The band then slowed things down with “Audience Of One” and acoustic songs “Swing Life Away” and “Hero of War,” during which the audience pulled out lighters and cell phones and swayed back and forth as they sang along.

Throughout their set, the band battled with sound problems.

It was evident that the volume of the microphones and guitars were being messed with, but the band played with a confidence and passion that made technical problems irrelevant.

McIlrath, whose vocals sounded strained and tired during the band’s performance at KROQ’s Epicenter Festival in late September, were on point.

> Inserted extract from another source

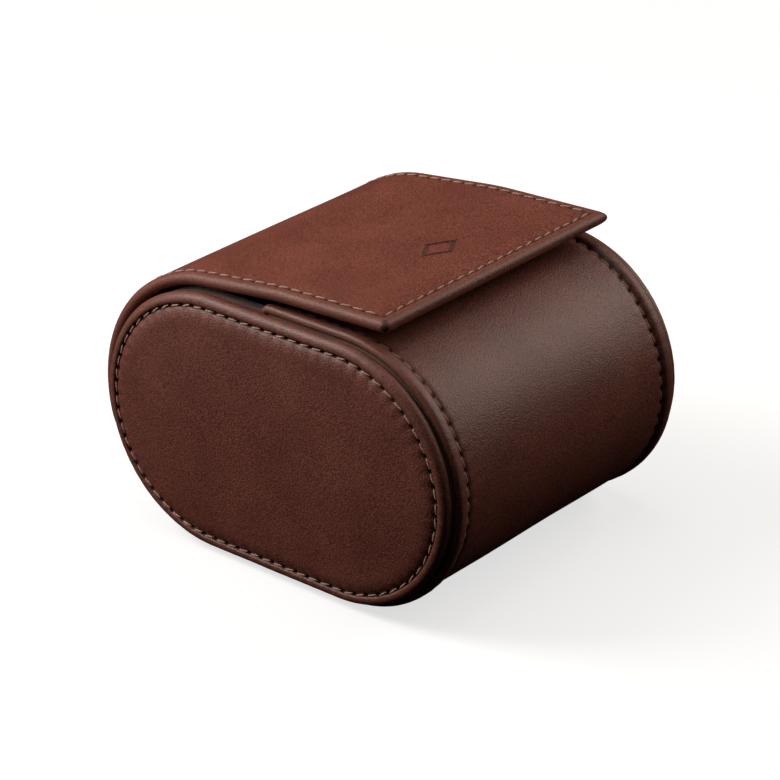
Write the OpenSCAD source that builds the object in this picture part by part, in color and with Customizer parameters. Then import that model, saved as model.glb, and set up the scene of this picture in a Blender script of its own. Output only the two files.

Despite the problems with the sound equipment, the band collectively sounded as impressive live as it does on their new album.

Rise Against encored with an old favorite “Give It All,” before which McIlrath thanked the crowd for their support and dedicated the song to them for giving it their all.

Though legendary bands like Bad Religion and the Descendents have a large enough following to headline their own shows, they made it clear that they were there to support Rise Against.

Bad Religion, which recently celebrated its 30th anniversary as a band, performed songs from its latest album, “The Dissent of Man,” including “The Resist Stance,” “Cyanide” and “Meeting Of The Minds.”

Although they did not play much of their early music, the band did play hits like “Sorrow,” “American Jesus” and “New Dark Ages.”

The band jumped around the stage and played with intense passion that has not faded with time.

The Descendents, who were special guests to the show, pleased longtime fans and newcomers alike with their 40-minute set.

The band played fan favorites like “Silly Girl,” “Coolidge” and “I’m Not A Loser.”

This concert seemed to channel everything punk rock represents.

The bands were not dressed in flashy attire, but rather jeans and t-shirts; they did not concern themselves with dramatic entrances, but rather jumped on stage and began to play.

There was a sense of camaraderie between the fans, even as they pushed against one another in the sweaty, writhing crowd.

Yet the strong sense of friendship did not stop there.

It was humbling to see the bands standing stage side and singing along as their friends played.

“We are lucky to have fans like you and bands like Bad Religion and the Descendents to play with us,” Rise Against vocalist Tim McIlrath told the audience.

This concert was not about surprises or flashy performances, but rather about fans and musicians coming together to enjoy music and celebrate the meaning in a rowdy, memorable fashion.